A conclusão é de Alfred Hitchcock, o produtor cinematográfico que lembramos como o “mestre do suspense”. Outorgamos-lhe a mestria de algo tão complexo porque nos conseguiu explicar e demonstrar o fenómeno enigmático que é o suspense de uma forma admiravelmente orquestrada. Hitchcock dizia que a melhor maneira de se livrar dos seus medos era fazendo filmes sobre eles. Esses medos acabaram por sair da sua mente e encontraram o caminho direto para as mentes de milhares de pessoas. Aquelas que procuram no cinema a satisfação de desejos constantes de escapismo, libertação e autoexpressão. Essa procura sempre foi satisfeita por momentos de suspense – o que nos expõe a universos desconhecidos capazes de proporcionar minutos ou segundos de êxtase por algo que ainda está por vir. Uma ação, parada num instante, que nos agarra num misto de expectativa e ansiedade. Apanhados nesse limbo de emoções, tentamos perceber o que é o suspense, esse portento a que conseguimos dar um nome, mas que nos sentimos incapacitados de explicar.
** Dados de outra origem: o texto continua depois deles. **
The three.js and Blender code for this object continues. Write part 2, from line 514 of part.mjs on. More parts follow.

Esse momento de incapacidade de reação, onde só nos envolvemos em medos, incertezas e adrenalina, será talvez das melhores sensações que vivenciamos enquanto seres sencientes. E talvez seja por isso que não a conseguimos explicar. Cria ilusões, em confusão, que se movem da nossa cabeça para a realidade, e depois para a nossa cabeça, depois para a realidade outra vez. Vivemos assim o suspense – fora de nós.
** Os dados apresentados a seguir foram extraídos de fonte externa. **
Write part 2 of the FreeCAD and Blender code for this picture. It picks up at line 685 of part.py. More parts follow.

A aflição que não cabe em nós, a que não vivemos apenas nos cinemas, vive num tempo real e imaginado. Revela-se nos pré-momentos. Na formação de realidades futuras que nos assombram antes do tempo. O terror não existe no momento do estrondo, apenas na antecipação dele. E os nossos dias também se revestem tantas vezes em formas de suspense. Moldam ansiedades, medos e entusiamos. Porque lhes conhecemos demasiado as razões, os propósitos e os seus limites. É o suspense do amanhã que nos atormenta. Aquele que perdura e que não é instantâneo. Como se o pânico se instalasse num universo que nos é parcialmente conhecido. Há um desfecho que nunca conseguimos prever. Segundo os pensamentos de Hitchcock, essa é a melhor forma que o suspense pode adotar. Talvez estejamos a vivê-lo corretamente, apesar de toda a ansiedade que traz consigo. Talvez seja esse estado de expectativa constante que nos move na incerteza persistente dos dias. O cinema, esse mundo para onde tentamos tantas vezes escapar, será sempre a arte que imita a vida. Imersos nele, nunca conseguiremos escapar na totalidade.
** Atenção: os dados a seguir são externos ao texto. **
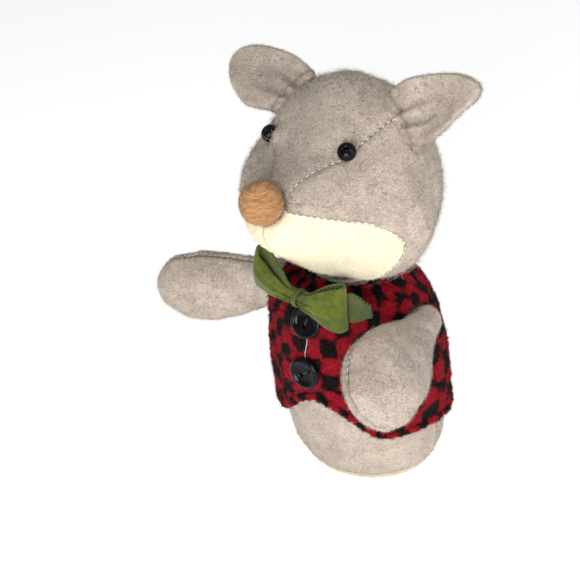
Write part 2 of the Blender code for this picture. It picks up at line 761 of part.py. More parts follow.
def build_bow(cloth):
    """A loop folded to each side of a stitched pinch, over a longer flat strip."""
    tilt = math.radians(BOW_TILT)
    right = vec((math.cos(tilt), 0.0, math.sin(tilt)))
    up = vec((-math.sin(tilt), 0.0, math.cos(tilt)))
    ahead = vec((0.0, -1.0, 0.0))
    centre = vec(BOW_CENTRE)

    def wing(hand, mark):
        length = BOW_WING_LEFT if hand > 0 else BOW_WING_RIGHT
        lean = math.radians(BOW_TILT if hand > 0 else BOW_TILT - BOW_RIGHT_RISE)
        along_wing = vec((math.cos(lean), 0.0, math.sin(lean)))
        across_wing = vec((-math.sin(lean), 0.0, math.cos(lean)))
        # Down the front layer, round the fold at the tip, and back along the rear layer.
        path = [(1.3, 1.55)]
        path += [(1.3 + (length - 4.0) * s, 1.55 + 2.1 * math.sin(math.pi * 0.5 * s)) for s in steps(0.12, 1.0, 7)]
        bend = [(length - 2.7 + 2.0 * math.sin(a), 1.65 + 2.0 * math.cos(a)) for a in steps(0.5, math.pi, 6)]
        path += bend
        path += [(1.6 + (length - 4.3) * s, -0.35 + 0.25 * (1.0 - s)) for s in steps(0.9, 0.0, 6)]

        def point(side):
            def place(u, v):
                here = vec(path[v])
                step = vec(path[min(v + 1, len(path) - 1)]) - vec(path[max(v - 1, 0)])
                out = unit((-step[1], step[0])) * side * BOW_CLOTH / 2
                reach = here[0] + out[0]
                half = 2.2 + 6.8 * smooth(0.0, length * 0.9, here[0])
                wave = 0.9 * math.cos(u * math.pi) * smooth(0.0, 16.0, here[0]) * (1 if v < 9 else 0.2)
                wave -= BOW_SWEEP * smooth(2.0, 30.0, here[0])
                turned = centre + along_wing * reach * hand + across_wing * half * u + ahead * (here[1] + out[1] + wave)
                return turned
            return place

        sheet(f"bow_{mark}_loop", point(1.0), point(-1.0), steps(-1.0, 1.0, 5), range(len(path)), cloth)

    wing(1, "left")
    wing(-1, "right")

    def strip(depth):
        def place(u, v):
            half = 1.8 + 6.0 * smooth(3.0, 24.0, abs(v))
            drop = 1.7 * smooth(3.0, 12.0, abs(v))
            bend = BOW_SWEEP * smooth(2.0, 30.0, abs(v)) + 0.6 * smooth(4.0, 12.0, abs(v))
            return centre + right * v + up * (half * u - drop) + ahead * (depth - bend)
        return place

    sheet(
        "bow_back_strip", strip(-1.6), strip(-1.6 - BOW_CLOTH), steps(-1.0, 1.0, 4),
        [-23.0, -20.0, -15.0, -10.0, -4.0, 4.0, 10.0, 16.0, 21.0, 25.0], cloth,
    )

    def wrap(u, v):
        out = up * (4.0 + 0.4 * math.cos(v)) * math.cos(u) + ahead * (4.1 + 0.4 * math.cos(v)) * math.sin(u)
        return centre - ahead * 0.1 + out + right * 0.4 * math.sin(v)

    return wrap


def build_bow_stitch(surface, cloth):
    rows = 20
    cols = 6
    points = [surface(u, v) for u in turn(rows) for v in turn(cols)]
    faces = []
    for i in range(rows):
        for j in range(cols):
            k = (i + 1) % rows
            m = (j + 1) % cols
            faces.append((i * cols + j, k * cols + j, k * cols + m, i * cols + m))
    add_mesh("bow_stitch", points, faces, cloth)


def hang(name, pivot, axis, children):
    """An empty on a joint's axis, with its Z along the axis, that carries the pieces that turn on it."""
    empty = bpy.data.objects.new(name, None)
    empty.empty_display_size = 0.01
    empty.location = [(c + m) * MM for c, m in zip(pivot, PLACE)]
    empty.rotation_euler = Vector(axis).to_track_quat("Z", "Y").to_euler()
    bpy.context.scene.collection.objects.link(empty)
    bpy.context.view_layer.update()
    for child in children:
        piece = bpy.data.objects[child]
        piece.parent = empty
        piece.matrix_parent_inverse = empty.matrix_world.inverted()
    return empty


def hang_joints():
    """Neck: turn, tilt, nod. Each arm: swing, raise. Each ear: flop."""
    turn_axis = hang("joint_head_turn", NECK, (0, 0, 1), ["neck_gather_thread"])
    tilt_axis = hang("joint_head_tilt", NECK, (0, 1, 0), ["neck_seam_thread"])
    skins = ["head_gusset", "head_left_side", "head_right_side", "chin_left_patch", "chin_right_patch"]
    inside = ["head_stuffing", "finger_tube"]
    face = ["nose_ball", "eye_left", "eye_right", "eye_left_thread", "eye_right_thread"]
    nod_axis = hang("joint_head_nod", NECK, (1, 0, 0), skins + inside + face)
    chain = [(turn_axis, tilt_axis), (tilt_axis, nod_axis)]
    for hand, mark, pose in ((1, "left", LEFT_ARM), (-1, "right", RIGHT_ARM)):
        pivot = (SHOULDER[0] * hand, SHOULDER[1], SHOULDER[2])
        forward = arm_axes(*pose)[0]
        swing = hang(f"joint_{mark}_arm_swing", pivot, (0, 0, 1), [f"shoulder_{mark}_seam_edge"])
        pieces = [f"arm_{mark}_outer_panel", f"arm_{mark}_inner_panel", f"paw_{mark}_stuffing"]
        lift = hang(f"joint_{mark}_arm_raise", pivot, tuple(frame_of(forward)[1]), pieces)
        hinge, across = ear_hinge(hand)
        ear = hang(
            f"joint_{mark}_ear_flop", hinge, tuple(across),
            [f"ear_{mark}_front_panel", f"ear_{mark}_back_panel"],
        )
        chain += [(swing, lift), (nod_axis, ear)]
    for parent, child in chain:
        child.parent = parent
        child.matrix_parent_inverse = parent.matrix_world.inverted()


def main():
    clear_scene()
    scene = bpy.context.scene
    scene.unit_settings.system = "METRIC"
    scene.unit_settings.scale_length = 1.0
    felt = material("grey_felt", GREY, 0.95)
    cream = material("cream_felt", CREAM, 0.95)
    plaid = material("vest_cloth", RED, 0.95)
    green = material("bow_cloth", GREEN, 0.9)
    tan = material("nose_felt", TAN, 0.95)
    gloss = material("black_gloss", BLACK, 0.12)
    thread = material("thread", WHITE, 0.8)
    fill = material("stuffing", FILL, 1.0)
    card = material("card", CARD, 0.8)
    holes = []
    for hand, mark in ((1, "left"), (-1, "right")):
        centre = (SHOULDER[0] * hand, SHOULDER[1], SHOULDER[2])
        holes.append(ball(f"cut_armhole_{mark}", centre, (ARMHOLE_RADIUS,) * 3, None, 20, 12, hidden=True))
    build_body(felt, cream, holes)
    build_vest(plaid, holes)
    build_buttons(gloss, thread)
    build_arm(1, LEFT_ARM, felt, fill)
    build_arm(-1, RIGHT_ARM, felt, fill)
    build_neck(thread)
    build_head(felt, cream, fill, card, tan)
    build_eyes(gloss, thread)
    build_ear(1, felt)
    build_ear(-1, felt)
    build_bow_stitch(build_bow(green), green)
    hang_joints()


main()
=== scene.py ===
import math

import bmesh
import bpy
import numpy as np
from mathutils import Matrix, Vector


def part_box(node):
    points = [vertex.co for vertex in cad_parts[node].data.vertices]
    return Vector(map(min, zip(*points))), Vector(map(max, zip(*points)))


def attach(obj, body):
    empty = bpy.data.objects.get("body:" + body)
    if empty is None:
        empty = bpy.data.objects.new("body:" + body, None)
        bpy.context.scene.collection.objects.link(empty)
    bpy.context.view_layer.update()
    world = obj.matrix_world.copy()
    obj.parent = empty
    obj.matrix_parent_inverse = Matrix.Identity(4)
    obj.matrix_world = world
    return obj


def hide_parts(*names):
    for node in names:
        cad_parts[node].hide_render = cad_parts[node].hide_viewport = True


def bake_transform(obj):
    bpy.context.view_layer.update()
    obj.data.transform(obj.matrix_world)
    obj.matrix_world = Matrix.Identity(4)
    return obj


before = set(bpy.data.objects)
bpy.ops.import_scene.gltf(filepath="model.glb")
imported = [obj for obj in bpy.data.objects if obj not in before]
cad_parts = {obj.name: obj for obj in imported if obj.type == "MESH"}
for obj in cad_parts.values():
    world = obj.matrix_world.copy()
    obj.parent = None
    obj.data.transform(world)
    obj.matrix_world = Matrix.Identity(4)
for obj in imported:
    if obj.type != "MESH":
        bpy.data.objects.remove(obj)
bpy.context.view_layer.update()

# Lengths below are in millimetres, measured from the body's upright axis at the level of the hem.
MM = 0.001
BODY_Y = 2.2
HEM_LOW, HEM_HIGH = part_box("hem_binding")
AXIS = np.array((HEM_LOW + HEM_HIGH) / 2) * 1000.0 - np.array((0.0, BODY_Y, 0.0))
AXIS[2] = HEM_LOW.z * 1000.0

FELT = 2.0
GAP = 0.3
BODY_PROFILE = [
    (28.4, 2.5), (30.4, 5.0), (31.9, 9.0), (33.3, 17.0), (34.2, 29.0), (34.2, 44.0),
    (33.2, 57.0), (31.0, 68.0), (27.6, 75.5), (22.8, 80.0), (17.2, 82.4), (13.4, 84.0),
]
BODY_DEPTH_RATIO = 0.84
HEM_RADIUS = 28.0
ARM_DENT = 9.0
VEST_GAP = 0.6
VEST_LAP = 1.8
VEST_CLOTH = 1.7
VEST_HEM = (24.0, 28.0, 45.5)       # back, side, centre front
VEST_LAP_EDGE = -20.0
VEST_UNDER_EDGE = 8.0
VEST_COLLAR = 0.955
GIRTH_RADIUS = 32.0     # turns an angle round the body into a length of cloth
MM_PER_DEGREE = 0.56
ROLL_LUMP = 4.3
ROLL_RADIUS = {"hem": 1.6, "collar": 1.25, "edge": 0.5, "armhole": 1.9}
CHECK_PITCH = 7.0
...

É suposto sabermos quando certas bombas são ativadas. Entre esse momento e a sua explosão, absurdaremos a vida. Se vivêssemos constantes explosões inesperadas, nunca conheceríamos o desmoronamento anterior a isso e que acaba sempre por nos curar. A adrenalina contra a finitude.  Contra a consciência de que há um fim. Que nos faz acelerar. Que nos esgota o tempo. Limites? Até onde conseguiremos ir?